The fables of Maadhva community say that there ensued a great debate between these two stalwarts of Vedanta at a place called Mulbagal (Purva Kavatapuri). Kumara Kampana, the supposed Governor of Mulabagal and many other royal dignitaries have gathered to witness this grand fiesta of polemic dispute. Vedanta Deshikan of Srivaishnava Vedanta has been chosen as the “referee” but he was not physically present at the venue and purportedly was staying at Srirangam. The 40 days of close contest between the two saints has touched upon every book of Vedanta and finally Akshobhya came out victorious and a ‘pillar of victory’ (image shown below) has been erected at the very spot where the arguments took place.
Riposte from Advaitins:
The story of Vidyaranya’s alleged defeat started spreading its wings and few organizations like Madhva Siddhanta Vijaya Sthambha Samsevana Samiti have come up to further the so called victory of Maadhvas over Advaitins. Pamphlets such as the one shown below have started flying thick and fast through the rank and file of Maadhva community.
Now, it was the turn of Advaitins to make a ‘quick return thrust’ to stop the onslaught of Maadhvas and this has resulted in publishing a book titled 'Akshobhya Vijaya Vibhrama’ (AVV) by Mr. G.R. Patil which has been nicely followed up with another booklet by the same author, rebutting the objections raised by few Maadhvas on AVV.
In this article, I will not be discussing about AVV or the objections raised by the Maadhvas and not even about the subsequent rejoinder written by Mr. Patil.
This write-up is an independent inquiry on the said topic with a fresh mind and new perspective.
Now, in to the topic…..
Religious Distinctions in Early Vijayanagara Empire:
Krishnaswamy Aiyangar in his work Some Contributions of South India writes…
“During the age of Vijayanagara the Lingayats certainly existed and flourished. We know of contemporaries of Vidyaranya belonging to this sect occupying high positions in the service of the state. Several sovereigns of the first dynasty of Vijayanagara seem to have patronized this particular creed. But it does not appear to have been exactly what might be called the state religion.” Page 205
He also writes in Page 309 about Kriyashakti Pandita who guided Harihara I. Kriyashakti Pandita’s reference comes in connection with a certain minister called Madhava Mantri This Madhava was a minister-cum-general working under Harihara I and a contemporary to Madhava Vidyaranya. This Madhava Mantri was a Brahmin and a disciple of Kriyashakti Pandita a Saivacharya heading Kriyashakti Peetha that belongs to Kalamukha sect. Madhava Mantri died in 1384.

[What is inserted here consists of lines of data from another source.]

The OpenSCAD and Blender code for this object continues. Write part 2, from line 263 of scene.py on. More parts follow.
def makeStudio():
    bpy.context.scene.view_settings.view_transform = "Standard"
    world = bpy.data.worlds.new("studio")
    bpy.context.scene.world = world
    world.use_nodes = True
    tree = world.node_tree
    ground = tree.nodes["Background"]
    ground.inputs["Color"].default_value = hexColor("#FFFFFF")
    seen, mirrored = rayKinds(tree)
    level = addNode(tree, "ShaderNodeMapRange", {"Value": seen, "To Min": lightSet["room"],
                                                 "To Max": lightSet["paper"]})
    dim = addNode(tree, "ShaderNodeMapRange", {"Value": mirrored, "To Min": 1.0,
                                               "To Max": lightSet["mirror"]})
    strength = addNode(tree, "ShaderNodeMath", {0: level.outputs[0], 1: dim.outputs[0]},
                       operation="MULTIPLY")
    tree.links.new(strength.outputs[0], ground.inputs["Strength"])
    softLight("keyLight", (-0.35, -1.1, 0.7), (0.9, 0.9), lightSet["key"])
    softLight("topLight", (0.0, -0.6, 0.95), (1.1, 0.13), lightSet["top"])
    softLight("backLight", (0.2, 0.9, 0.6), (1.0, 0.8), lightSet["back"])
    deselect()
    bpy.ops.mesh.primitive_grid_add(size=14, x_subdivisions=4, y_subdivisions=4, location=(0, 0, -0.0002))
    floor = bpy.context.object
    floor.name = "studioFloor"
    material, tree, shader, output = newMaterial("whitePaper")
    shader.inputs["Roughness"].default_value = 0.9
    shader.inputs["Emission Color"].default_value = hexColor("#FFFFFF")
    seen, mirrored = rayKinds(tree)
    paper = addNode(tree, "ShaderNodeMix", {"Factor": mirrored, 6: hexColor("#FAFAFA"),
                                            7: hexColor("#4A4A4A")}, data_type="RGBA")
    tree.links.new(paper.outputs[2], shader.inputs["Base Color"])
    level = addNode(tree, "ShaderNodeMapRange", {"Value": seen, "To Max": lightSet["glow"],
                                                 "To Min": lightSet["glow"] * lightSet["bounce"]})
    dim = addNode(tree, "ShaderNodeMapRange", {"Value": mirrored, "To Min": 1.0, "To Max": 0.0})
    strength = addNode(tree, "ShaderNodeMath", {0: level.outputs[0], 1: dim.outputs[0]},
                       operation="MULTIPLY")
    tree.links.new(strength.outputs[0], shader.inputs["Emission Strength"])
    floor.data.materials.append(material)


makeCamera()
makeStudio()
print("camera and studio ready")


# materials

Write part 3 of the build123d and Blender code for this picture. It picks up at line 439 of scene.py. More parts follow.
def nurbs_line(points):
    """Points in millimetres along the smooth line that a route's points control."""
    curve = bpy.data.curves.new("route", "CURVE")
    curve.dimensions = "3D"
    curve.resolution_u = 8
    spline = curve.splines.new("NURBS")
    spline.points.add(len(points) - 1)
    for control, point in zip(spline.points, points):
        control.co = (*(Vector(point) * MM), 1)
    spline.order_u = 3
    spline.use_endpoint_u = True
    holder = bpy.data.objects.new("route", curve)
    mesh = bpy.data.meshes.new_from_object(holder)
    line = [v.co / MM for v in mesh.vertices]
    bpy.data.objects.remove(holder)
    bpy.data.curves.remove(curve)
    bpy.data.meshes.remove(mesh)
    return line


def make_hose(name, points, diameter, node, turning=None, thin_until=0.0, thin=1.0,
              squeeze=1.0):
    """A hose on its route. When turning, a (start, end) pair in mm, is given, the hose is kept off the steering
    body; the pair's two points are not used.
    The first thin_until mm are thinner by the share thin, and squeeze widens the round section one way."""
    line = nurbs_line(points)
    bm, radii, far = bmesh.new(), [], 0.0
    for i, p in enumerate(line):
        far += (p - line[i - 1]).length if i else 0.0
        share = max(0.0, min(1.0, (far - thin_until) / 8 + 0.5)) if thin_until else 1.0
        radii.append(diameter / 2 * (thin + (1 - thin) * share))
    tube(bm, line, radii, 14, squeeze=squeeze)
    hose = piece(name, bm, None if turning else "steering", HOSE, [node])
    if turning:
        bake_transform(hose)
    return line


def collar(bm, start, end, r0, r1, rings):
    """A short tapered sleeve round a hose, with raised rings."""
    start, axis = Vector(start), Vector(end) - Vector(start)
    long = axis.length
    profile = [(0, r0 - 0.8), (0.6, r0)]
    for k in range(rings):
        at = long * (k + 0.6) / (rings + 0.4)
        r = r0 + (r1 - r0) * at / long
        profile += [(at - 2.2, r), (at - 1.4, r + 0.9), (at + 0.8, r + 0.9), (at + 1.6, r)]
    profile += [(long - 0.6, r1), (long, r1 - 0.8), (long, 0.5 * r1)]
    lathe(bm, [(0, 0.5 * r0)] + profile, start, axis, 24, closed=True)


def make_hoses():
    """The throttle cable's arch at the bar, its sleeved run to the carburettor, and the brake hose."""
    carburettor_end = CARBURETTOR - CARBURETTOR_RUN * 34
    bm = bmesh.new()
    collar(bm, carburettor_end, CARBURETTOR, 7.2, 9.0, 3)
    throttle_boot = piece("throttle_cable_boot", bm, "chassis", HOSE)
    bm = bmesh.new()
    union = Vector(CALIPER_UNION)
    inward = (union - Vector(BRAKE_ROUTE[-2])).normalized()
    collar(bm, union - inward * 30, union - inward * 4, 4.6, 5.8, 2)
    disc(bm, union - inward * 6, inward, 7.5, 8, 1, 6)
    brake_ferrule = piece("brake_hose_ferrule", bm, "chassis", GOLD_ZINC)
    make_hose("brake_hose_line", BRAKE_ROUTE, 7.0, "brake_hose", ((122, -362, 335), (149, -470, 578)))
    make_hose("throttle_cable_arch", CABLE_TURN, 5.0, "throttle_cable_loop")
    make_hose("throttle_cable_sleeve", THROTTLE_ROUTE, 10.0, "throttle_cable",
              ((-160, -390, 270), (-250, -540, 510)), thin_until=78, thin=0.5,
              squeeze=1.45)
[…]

Madhava Vidyaranya replaced Kriyashakti Pandita as Raja Guru and guided Bukka I who succeeded Harihara I in 1343. His brother Sayana mentored Kumara Kampana who was a governor of Udayagiri.
It appears that there prevailed a thorough confusion for sometime in the past in distinguishing Madhava Vidyaranya and Madhava Mantri and the present disputed victory of Akshobhya is a result of such confounded identity.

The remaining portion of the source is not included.